Это все возраст, наверное. В тридцать сердце может шалить, я знаю. Мама умерла в сорок два, потому что была сердечницей. А вскоре и отец следом. Не думала, что так бывает, чтобы здоровы сильный мужчина за три месяца сгорел от тоски. Он просто высох и все, а потом вдруг однажды слег в постель – и уже больше не встал.
Я смотрю на тяжелую дверь и пытаюсь угадать, что происходит? Анализирую всю произошедшее с самого начала, вспоминаю, каким взглядом муж провел Кая, как скрипнул зубами, как молча стерпел унизительный удар.
Телефон некстати пищит в руке. Анжела напоминает, что у нас через час онлайн совещание, а я до сих пор не согласовала перечень вопросов. В последний раз оглядываюсь на дверь, пытаюсь поймать отголосок странной тревоги, но… тихо. Показалось. Глупая, придумала непонятно что, испугала саму себя. Это же Олег. Мой Олег, а не какой-то там… «крестный отец».
Кручусь, как белка в колесе. Совещание проходит в штатном режиме, но меня подкашивает жуткая головная боль, такая едкая, что не спасают даже две таблетки аспирина. Потом иду разбирать наши с Олегом чемоданы, выкладываю на стол сувениры, обещая себе завтра же все оформить в красивые подарочные коробки. Малышка моей подруги Евы наверняка будет рада погремушке из кокосовой скорлупы. Сжимаюсь вся сразу, стоит подумать о том, как вкусно пахнет маленькая Хабиби: детской присыпкой, шампунем и каким-то своим неповторимым запахом маленького человечка. И внутренности снова обжигает боль. Потому что я – пустая, как выгнивший изнутри орех. Кто-то скажет – ерунда какая. Можно жить для себя, в свое удовольствие, наслаждаться миром, летать в Париж и Вену, на Мальдивы и в Таиланд. Что не в детях счастье, и вообще сейчас можно быть «чайлдфри». Но я так не могу… Я просто не могу больше без слез смотреть на распашонки в витринах детских магазинов и улыбаться через силу, когда вижу в инстаграмме очередное беременное фото своей школьной подруги.

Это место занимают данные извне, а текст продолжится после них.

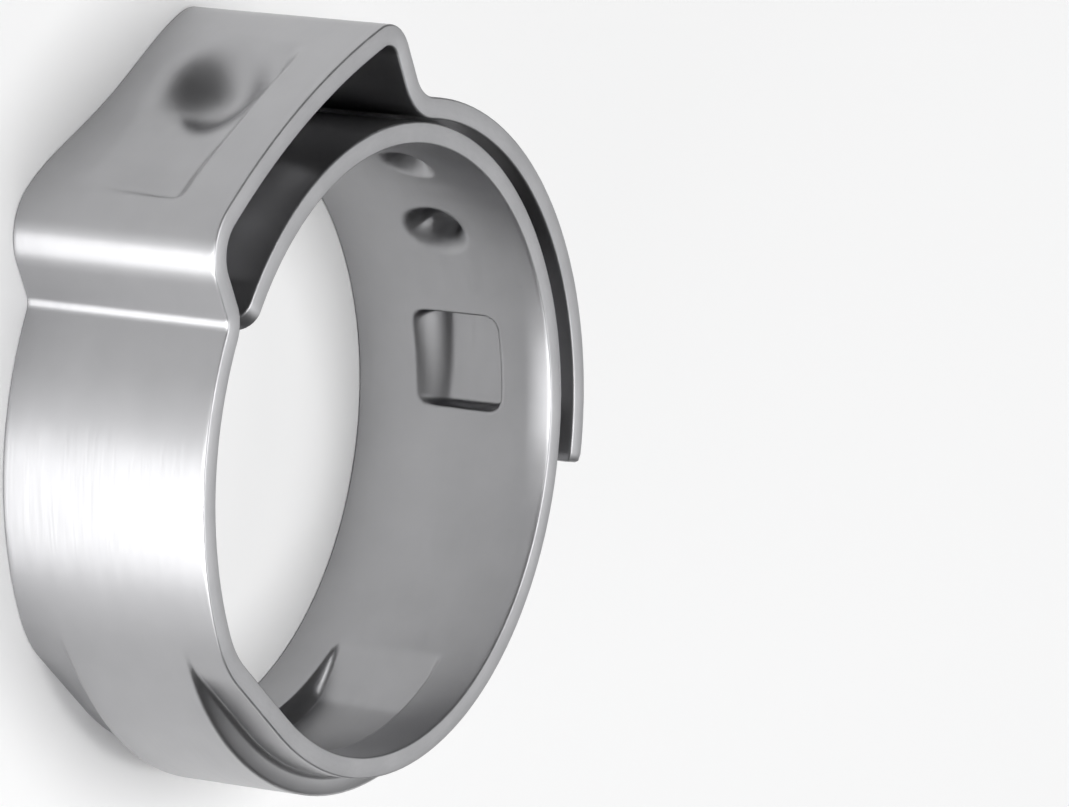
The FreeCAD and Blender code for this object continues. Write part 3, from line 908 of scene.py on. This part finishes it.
# %% Floor
FLOOR_HALF = 1.5
PAPER = (0.97, 0.97, 0.97, 1)
floor_corners = [(-1, -1), (1, -1), (1, 1), (-1, 1)]
floor_mesh = bpy.data.meshes.new("floor")
floor_mesh.from_pydata([(FLOOR_HALF * x, FLOOR_HALF * y, 0) for x, y in floor_corners], [],
                       [(0, 1, 2, 3)])
floor = bpy.data.objects.new("floor", floor_mesh)
bpy.context.scene.collection.objects.link(floor)
paper = bpy.data.materials.new("white paper")
paper.use_nodes = True
paper_shader = paper.node_tree.nodes["Principled BSDF"]
paper_shader.inputs["Base Color"].default_value = PAPER
paper_shader.inputs["Roughness"].default_value = 1.0
paper_shader.inputs["Specular IOR Level"].default_value = 0.0
floor_mesh.materials.append(paper)
print("floor of", 2 * FLOOR_HALF, "m")


# %% Lamps
def panel(name, azimuth, elevation, brightness, width, height, distance=0.35):
    """A soft panel that faces the clamp from a compass direction. Its power makes its face
    shine with the given brightness: power = brightness times pi times area."""
    data = bpy.data.lights.new(name, "AREA")
    data.shape = "RECTANGLE"
    data.size = width
    data.size_y = height
    data.energy = brightness * math.pi * width * height
    lamp = bpy.data.objects.new(name, data)
    level = math.cos(math.radians(elevation))
    away = Vector((*(level * polar(1, azimuth)), math.sin(math.radians(elevation))))
    lamp.rotation_mode = "QUATERNION"
    lamp.rotation_quaternion = away.to_track_quat("Z", "Y")
    lamp.location = away * distance
    bpy.context.scene.collection.objects.link(lamp)


# Two low, long panels on one side of the ear give the bright band down the ring, and the
# other two fill in the roof, the inside and the rims.
panel("low key", azimuth=168, elevation=2.3, brightness=80, width=0.24, height=0.02)
panel("wide key", azimuth=168, elevation=2.3, brightness=18, width=0.5, height=0.02, distance=0.36)
panel("back", azimuth=321, elevation=35, brightness=1.0, width=0.3, height=0.2)
panel("top", azimuth=0, elevation=88, brightness=4.1, width=0.3, height=0.3)
print("lamps:", [lamp.name for lamp in bpy.data.lights])

# %% The dim room
ROOM = (0.07, 0.07, 0.072, 1)
world = bpy.data.worlds.new("studio")
world.use_nodes = True
world.node_tree.nodes["Background"].inputs["Color"].default_value = ROOM
bpy.context.scene.world = world
bpy.context.scene.view_settings.view_transform = "Standard"
print("world:", world.name)
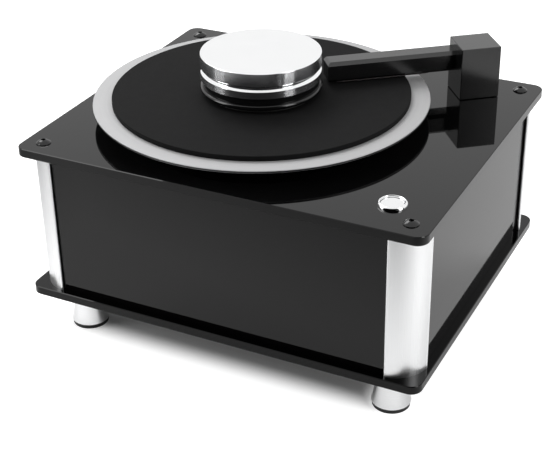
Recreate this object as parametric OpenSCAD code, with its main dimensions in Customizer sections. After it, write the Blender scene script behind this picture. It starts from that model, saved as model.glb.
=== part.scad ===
// Record cleaning machine with a turntable, a centre clamp and a swinging suction arm.
// The origin lies on the floor under the middle of the plates, +X right, +Y to the back, +Z up.

/* [Plates] */
// Width of both plates
plate_w = 374; // [368:1:420]
// Depth of both plates
plate_d = 312; // [310:1:350]
// Thickness of each acrylic plate
plate_t = 8; // [7:0.5:12]
// Corner radius of the plates
plate_r = 10; // [5:0.5:14]
// Bevel along the edges of the plates
plate_bevel = 0.6; // [0.3:0.1:1.2]
// Clear height between the two plates
bay_h = 130; // [128:1:160]
// Depth of the grooves that hold the panels
groove_h = 2; // [1:0.25:3]

/* [Panels] */
// Thickness of the four side panels
panel_t = 4; // [3:0.25:5]
// Distance from the edge of a plate to the face of a panel
panel_inset = 7.4; // [7.2:0.1:9]
// Clearance around a panel in its grooves
panel_fit = 0.1; // [0.05:0.05:0.2]
// How far a panel reaches past the centre of a post's arc
panel_reach = 5.5; // [3:0.5:6]

/* [Corner posts] */
// Outer radius of the quarter-round post
post_r = 30; // [29:0.5:31.5]
// Wall of the post's round shell
post_wall = 2.5; // [2:0.25:3]
// Distance from the edge of a plate to the centre of the post's arc
post_inset = 34; // [33.5:0.25:36]
// Angle at which the shell starts and ends, from the faces of the plates
post_lip = 7; // [4:1:12]
// Distance from both edges of a plate to the post's screws
screw_inset = 18.25; // [18:0.25:19.5]
// Outer radius of the screw port inside the post
port_r = 5.5; // [5.25:0.25:6]

/* [Screws] */
// Shank radius of the plate screws
screw_r = 4; // [3:0.25:4.25]
// Radius of a domed screw head
head_r = 6.5; // [5.5:0.25:8]
// Height of a domed screw head
head_h = 3.4; // [3:0.1:5]
// Length of a screw below its head
screw_l = 22; // [16:1:30]

/* [Feet] */
// Height of the metal foot above its rubber ring
foot_h = 37.6; // [25:0.2:50]
// Radius of the foot under the plate
foot_top_r = 12.2; // [10:0.2:14]
// Radius of the foot at its flared base
foot_base_r = 17; // [15:0.25:20]
// Exponent of the flare, higher for a later flare
foot_flare = 1.9; // [1:0.1:3]
// Thickness of the rubber ring under the foot
pad_h = 3.4; // [2:0.2:5]
// Radius of the rubber ring
pad_r = 16.2; // [14.5:0.1:16.8]
// Distance from both edges of a plate to the centre of a foot
foot_inset = 36.5; // [34:0.5:50]

/* [Platter] */
// Distance from the left edge of the plates to the spindle
spindle_inset = 159; // [155:1:163]
// Radius of the platter's bright disc
platter_r = 150; // [148:0.5:151]
// Thickness of the bright disc at its rim
platter_t = 2.4; // [2:0.1:3]
// Height of the bright disc's top over the top plate
platter_rise = 15.4; // [15:0.1:18]
// Radius of the dark mat
mat_r = 133; // [128:0.5:140]
// Thickness of the dark mat
mat_t = 4.6; // [3:0.1:5]
// Radius of the disc under the platter
sub_r = 118; // [100:1:125]
// Thickness of the disc under the platter
sub_t = 5.8; // [5:0.1:6]

/* [Spindle] */
// Radius of the spindle's running shaft
shaft_r = 6; // [5:0.25:7]
// Radius of the record pin
pin_r = 3.6; // [3.5:0.05:3.65]
// Height of the record pin over the mat
pin_h = 15; // [10:0.5:20]
// Running clearance on every shaft, at the radius
run_fit = 0.05; // [0.02:0.01:0.1]
// Rest clearance between faces that turn on each other
face_gap = 0.2; // [0.1:0.05:0.3]

/* [Drive] */
// Groove radius of the driven pulley
driven_r = 46; // [40:0.5:48]
// Groove radius of the motor pulley
drive_r = 8; // [6:0.5:10]
// Depth of the belt's middle under the top plate's upper face
belt_drop = 63; // [62:0.5:65]
// Width of the flat belt
belt_w = 6; // [4:0.5:7]
// Thickness of the flat belt
belt_t = 1.5; // [1:0.1:2]
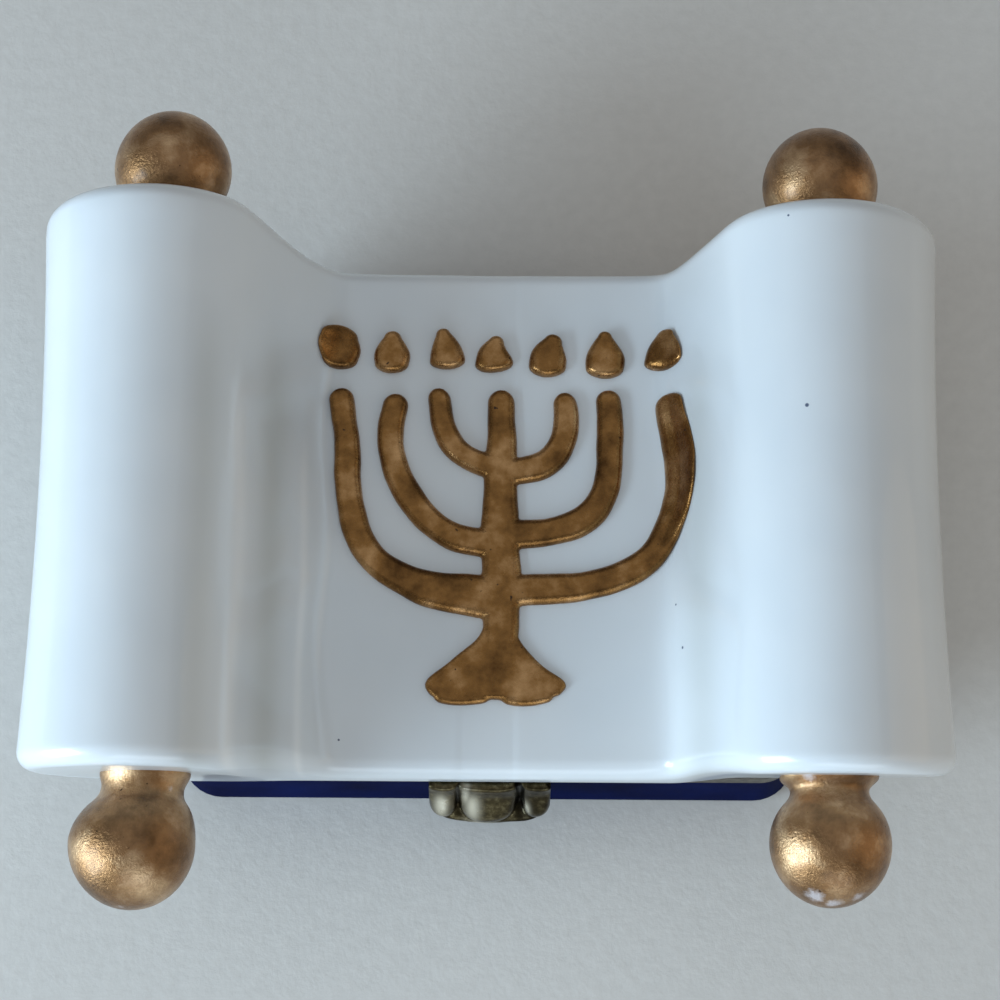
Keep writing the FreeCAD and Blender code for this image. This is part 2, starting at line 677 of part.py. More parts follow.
def make_clasp():
    body = new_body("clasp_plaque")
    back, plate = f"-{CLASP_BACK}", "Sizes.clasp_plate"
    front = f"({back} - {plate})"
    wide, middle = "(Sizes.clasp_width / 2)", "(Sizes.middle_lobe_width / 2)"
    side = f"({middle} + Sizes.lobe_groove)"
    side_half = f"(({wide} - {side}) / 2)"
    section = new_sketch(body, "ClaspSection", "XY_Plane", z=CLASP_TOP)
    outline(
        section,
        [
            (f"-{wide}", back),
            (f"-{wide}", front),
            (f"-{side}", front),
            (f"-{middle}", front),
            (middle, front),
            (side, front),
            (wide, front),
            (wide, back),
        ],
        {
            1: (bulge_radius(side_half, "Sizes.side_lobe_depth"), -1),
            3: (bulge_radius(middle, "Sizes.middle_lobe_depth"), -1),
            5: (bulge_radius(side_half, "Sizes.side_lobe_depth"), -1),
        },
    )
    pad(body, section, "Sizes.clasp_height", reverse=True)
    trim_clasp(body, wide)
    strap = new_sketch(body, "ClaspStrap", "XZ_Plane", z="Sizes.base_depth / 2")
    half, top = "Sizes.tab_width / 2", CLASP_TOP
    low = f"{top} - Sizes.tab_height"
    outline(strap, [(f"-{half}", low), (half, low), (half, top), (f"-{half}", top)])
    pad(body, strap, "Sizes.clasp_gap")
    groove = new_sketch(body, "StudGroove", "XZ_Plane", z=CLASP_BACK)
    half = "(Sizes.stud_radius + Sizes.stud_clearance)"
    high, bottom = f"{STUD_Z} + {half}", f"{CLASP_TOP} - Sizes.clasp_height"
    outline(groove, [(f"-{half}", bottom), (half, bottom), (half, high), (f"-{half}", high)])
    deep = "Sizes.stud_length - Sizes.clasp_gap + Sizes.stud_clearance"
    pocket(body, groove, deep, reverse=True)
    return body


def trim_clasp(body, wide):
    """Cuts the lower corners away, so that the clasp ends in one sweeping curve."""
    low = f"({CLASP_TOP} - Sizes.clasp_height)"
    side = f"({low} + Sizes.clasp_sweep)"
    sweep = bulge_radius(wide, "Sizes.clasp_sweep")
    under = f"({low} - Sizes.clasp_sweep)"
    corners = new_sketch(body, "ClaspSweep", "XZ_Plane", z=CLASP_BACK)
    outline(
        corners,
        [(f"-{wide}", side), (f"-{wide}", under), (wide, under), (wide, side)],
        {3: (sweep, 1)},
    )
    deep = "2 * (Sizes.clasp_plate + Sizes.middle_lobe_depth)"
    pocket(body, corners, deep, both_ways=True)


def make_stud():
    body = new_body("catch_stud")
    stud = new_sketch(body, "StudRound", "XZ_Plane", y=STUD_Z, z="Sizes.base_depth / 2")
    circle(stud, "Sizes.stud_radius")
    pad(body, stud, "Sizes.stud_length")
    tip = -number("Sizes.base_depth / 2 + Sizes.stud_length")
    round_edges(body, "StudTip", "Sizes.stud_radius / 2", lambda e: abs(e.BoundBox.YMax - tip) < NEAR)
    return body


def make_all():
    band_low = "(Sizes.base_height - Sizes.band_height)"
    band_top = f"({LID_SEAT} + Sizes.lid_band_height)"
    band_up = "Sizes.lid_band_height"
    pieces = [
        make_base(),
        make_rim("base_rim", band_low, RIM_TOP, band_low, "Sizes.band_height", True),
        make_base_knuckles(),
        make_pin(),
        make_stud(),
        make_lid(),
        make_rim("lid_rim", LID_RIM_LOW, band_top, band_top, band_up, False),
        make_lid_knuckle(),
        make_clasp(),
    ]
    for end in ("front", "back"):
        for side in ("left", "right"):
            pieces.append(make_finial(side, end))
    return pieces


def check(pieces):
    """Stops where any object of the document failed or a piece isn't one good solid."""
    doc.recompute()
    for thing in doc.Objects:
        if "Invalid" in thing.State or "Error" in thing.State:
            raise RuntimeError(f"{thing.Name} failed: {thing.State}")
    for piece in pieces:
        if piece.Shape.isNull() or not piece.Shape.isValid():
            raise RuntimeError(f"{piece.Label} has no good shape")


def export(pieces):
    os.makedirs("parts", exist_ok=True)
    for piece in pieces:
        piece.Shape.exportStep(f"parts/{piece.Label}.step")
        print(f"{piece.Label}: {len(piece.Shape.Solids)} solids, {piece.Shape.Volume:.1f} mm3")


all_pieces = make_all()
check(all_pieces)
export(all_pieces)
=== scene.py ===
"""Looks of a porcelain trinket box in the form of an open scroll.

The camera stands where the photograph was taken. The lid, its gilt relief, the finials, the clasp
and the base are shaped here; the rims, the hinge and the stud are the solids with their brass.
Lengths are millimetres unless they say otherwise, and meshes are scaled to metres as they are made.
"""

import math

import bmesh
import bpy
import numpy as np
from mathutils import Matrix


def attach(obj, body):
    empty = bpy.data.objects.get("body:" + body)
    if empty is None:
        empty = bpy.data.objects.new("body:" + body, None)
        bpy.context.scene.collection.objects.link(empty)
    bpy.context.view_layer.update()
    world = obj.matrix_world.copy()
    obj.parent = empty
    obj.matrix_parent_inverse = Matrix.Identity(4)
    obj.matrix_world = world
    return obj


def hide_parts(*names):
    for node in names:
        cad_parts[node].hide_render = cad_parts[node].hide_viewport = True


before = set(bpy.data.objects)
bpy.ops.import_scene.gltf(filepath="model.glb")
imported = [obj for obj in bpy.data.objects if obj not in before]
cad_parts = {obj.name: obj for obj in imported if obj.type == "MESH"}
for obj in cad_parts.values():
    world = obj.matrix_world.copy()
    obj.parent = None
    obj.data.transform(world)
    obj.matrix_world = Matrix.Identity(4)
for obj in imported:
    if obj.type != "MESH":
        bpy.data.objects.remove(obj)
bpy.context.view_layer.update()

MM = 0.001

# The scroll: the sheet between the rolls, and the rolls' axes
SHEET_TOP = 13.0
SHEET_UNDER = 10.3
SHEET_FRONT = -19.15
SHEET_BACK = 19.15
ROLL_AXIS = 18.6
ROLL_X = 24.1
ROLL_RADIUS = 8.2
ROLL_WAIST = 0.55

# The outline that base, rims and collar share
RIM_WIDTH = 45.6
RIM_DEPTH = 36.9
RIM_CORNER = 2.8

# The camera: what it looks at, how far away, tilted and turned, and its focal length
AIM_X = 0.8
AIM_Y = -0.35
DISTANCE = 172.0
TILT = math.radians(16.0)
TURN = math.radians(0.4)
LENS = 87.5
FOCAL_PIXELS = 2430.4
FRAME_MIDDLE = 500.0


# Camera and stage


def make_camera():
    """Stands in front of and above the box, looking down at the point between the rolls' axes."""
    camera = bpy.data.objects.new("camera", bpy.data.cameras.new("camera"))
    bpy.context.collection.objects.link(camera)
    place = (AIM_X, AIM_Y - DISTANCE * math.sin(TILT), ROLL_AXIS + DISTANCE * math.cos(TILT))
    turn = Matrix.Rotation(TILT, 4, "X") @ Matrix.Rotation(TURN, 4, "Z")
    camera.matrix_world = Matrix.Translation([p * MM for p in place]) @ turn
    camera.data.sensor_width = 36.0
    camera.data.lens = LENS
    camera.data.clip_start = 0.01
    bpy.context.scene.camera = camera


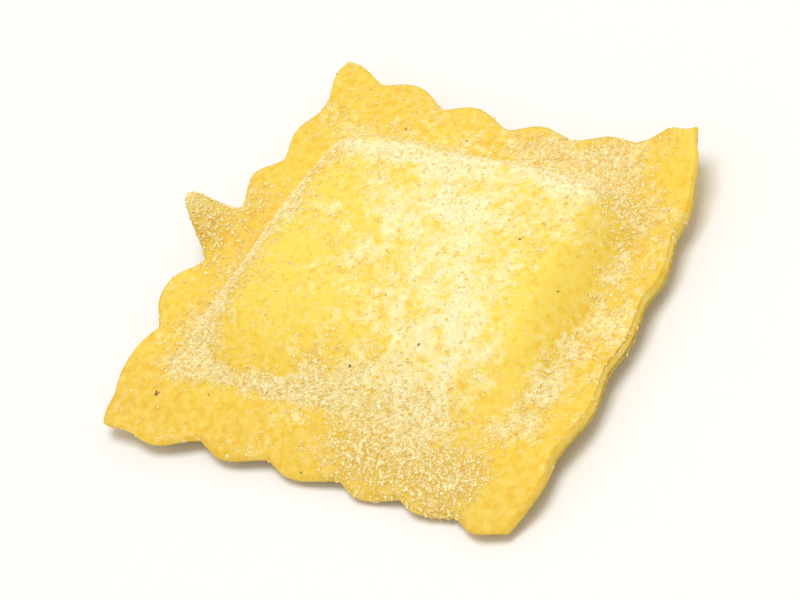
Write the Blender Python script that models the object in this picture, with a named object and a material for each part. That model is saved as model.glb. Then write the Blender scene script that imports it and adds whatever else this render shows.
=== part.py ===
"""A square raviolo with a fluted rim, modelled as one solid of fresh dough.

It lies on its flat underside with the pillow of filling upwards.  +X runs along the front side,
+Y runs to the back, +Z points up out of the pillow, and the origin is on the table under the
middle of its box.  Lengths below are in millimetres until the mesh is scaled to metres.
"""

from dataclasses import dataclass
from math import cos, exp, pi, sin

import bmesh
import bpy
from mathutils import Vector

MM = 0.001
NAME = "raviolo"
DOUGH_YELLOW = (0.93, 0.68, 0.13, 1.0)

# The grid that the solid is bent from: square rings of cells from the middle to the cut edge
CELLS = 42                            # along each side, a whole number for each of six scallops
RIM_CELLS = 5                         # across the rim
SLOPE_CELLS = 6                       # across the pillow's slope
FOOT_RING = 1 - RIM_CELLS / (CELLS / 2)
SHOULDER_RING = FOOT_RING - SLOPE_CELLS / (CELLS / 2)

# Corners of the cut square, between the scallops
LEFT_CORNER = Vector((-25.8, -27.3))
FRONT_CORNER = Vector((28.4, -27.2))
RIGHT_CORNER = Vector((27.2, 26.6))
BACK_CORNER = Vector((-23.0, 24.6))

# Cut edge: how soft its notches are, how far two corner tips are drawn out and how wide they are
NOTCH_SOFT = 0.35                     # 0 leaves the notches between scallops sharp, 1 makes them wide
EAR_REACH = 2.8                       # the rounded ear at the back corner
EAR_WIDTH = 3.8
TIP_REACH = 1.5                       # the point at the left corner
TIP_WIDTH = 2.4
BLUNT_REACH = -1.6                    # the right corner, drawn in
BLUNT_WIDTH = 4.0

# The pillow: the four corners of its foot, and the width of its slopes
PILLOW_LEFT = Vector((-22.6, -20.0))
PILLOW_FRONT = Vector((26.4, -18.6))
PILLOW_RIGHT = Vector((26.0, 17.4))
PILLOW_BACK = Vector((-19.4, 17.4))
SLOPE_LEFT, SLOPE_RIGHT = 6.4, 7.0
SLOPE_FRONT, SLOPE_BACK = 14.5, 4.8
CORNER_POWER = 7.0                    # how square the pillow's corners are
PILLOW_RISE = 5.4                     # from the rim to the edge of the flat top
DOME_RISE = 0.7                       # from there to the middle
LUMP_RISE = 0.22                      # of the filling under the dough
TOE = 0.75                            # how far the foot of the right slope is drawn out, 0 to 1
TOE_START, TOE_END = 15.0, 22.0       # where that begins and is full, along X
PILLOW_MIDDLE = (PILLOW_LEFT + PILLOW_FRONT + PILLOW_RIGHT + PILLOW_BACK) / 4

# Levels and thickness of the rim
RIM_LEVEL = 2.1                       # underside of the rim where it leaves the pillow
RIM_THICK = 1.6
RIGHT_THICKER = 0.3                   # added towards the right side
FRONT_THINNER = 0.5                   # taken off towards the front edge
ARRIS = 0.3                           # how far the cut edge's top is rounded, in plan
ARRIS_DROP = 0.2                      # and in height
UNDERCUT = 0.6                        # how far the cut edge leans in at its foot
INSIDE = 0.99                         # a ring just inside the cut edge

# How the soft rim bends
DROOP = 1.7                           # of the front rim's edge, deepest at DROOP_PLACE
DROOP_PLACE = 14.0
DROOP_WIDTH = 30.0
RUFFLE = 0.2                          # up and down along the scallops
CORNER_LIFT = 4.4                     # of the right corner
LIFT_START = 26.0                     # where the lift begins, from the middle along the diagonal
LIFT_END = 39.0
CURL = 5.8                            # of the one scallop that stands up on the left side
CURL_PLACE = -0.4
CURL_WIDTH = 2.5
CURL_START = 19.0                     # from the middle, where the curl begins
CURL_END = 28.5


def mix(first, second, t):
    """The number a share t of the way from the first to the second."""
    return first + (second - first) * t


@dataclass
class Side:
    """One side of the cut square, from its corner at s = -1 to its corner at s = 1."""

    start: Vector
    end: Vector
    out: Vector
    bow: float                        # how far the middle of the side swells outwards
    lean: float                       # above 0, it swells more towards the end
    scallops: tuple                   # of each: length along the side, depth, and peak as a share

    def border(self, along):
        """The point of the unit square's border at a share of the way along this side."""
        return self.out + Vector((abs(self.out.y), abs(self.out.x))) * (2 * along - 1)

    def scallop_at(self, s):
        """How far along the side a point is, and how far its scallop stands out there."""
        step = (s + 1) / 2 * len(self.scallops)
        which = min(int(step), len(self.scallops) - 1)
        length, depth, peak = self.scallops[which]
        t = step - which
        lengths = [scallop[0] for scallop in self.scallops]
        along = (sum(lengths[:which]) + t * length) / sum(lengths)
        bump = sin(pi / 2 * (t / peak if t < peak else (1 - t) / (1 - peak)))
        return along, depth * mix(bump, bump ** 2, NOTCH_SOFT)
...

Прячусь в душе, когда Олег приходит в комнату, чтобы сменить рубашку. Тема детей до сих пор болезненная для нас. Еще семь лет назад врачи поставили Олегу диагноз: бесплодие. И до моего появления он даже не думал о том, чтобы снова стать отцом, потому что давно вышел из возраста, когда приятно не спать ночами и стыдно быть «престарелым отцом, который не может погонять с сыном мяч на детской площадке». Но он согласился рассмотреть возможные варианты, ведь таким было мое условие. Мы договорились остановиться на суррогатном материнстве. В перспективе. Через пару лет.
Я быстро принимаю душ, сушу волосы и выхожу к мужу уже обновленная, улыбающаяся. Хочу, чтобы он всегда видел меня такой, чтобы хотел ко мне прикасаться, даже случайно скользить пальцами по моей руке, обозначая свое присутствие.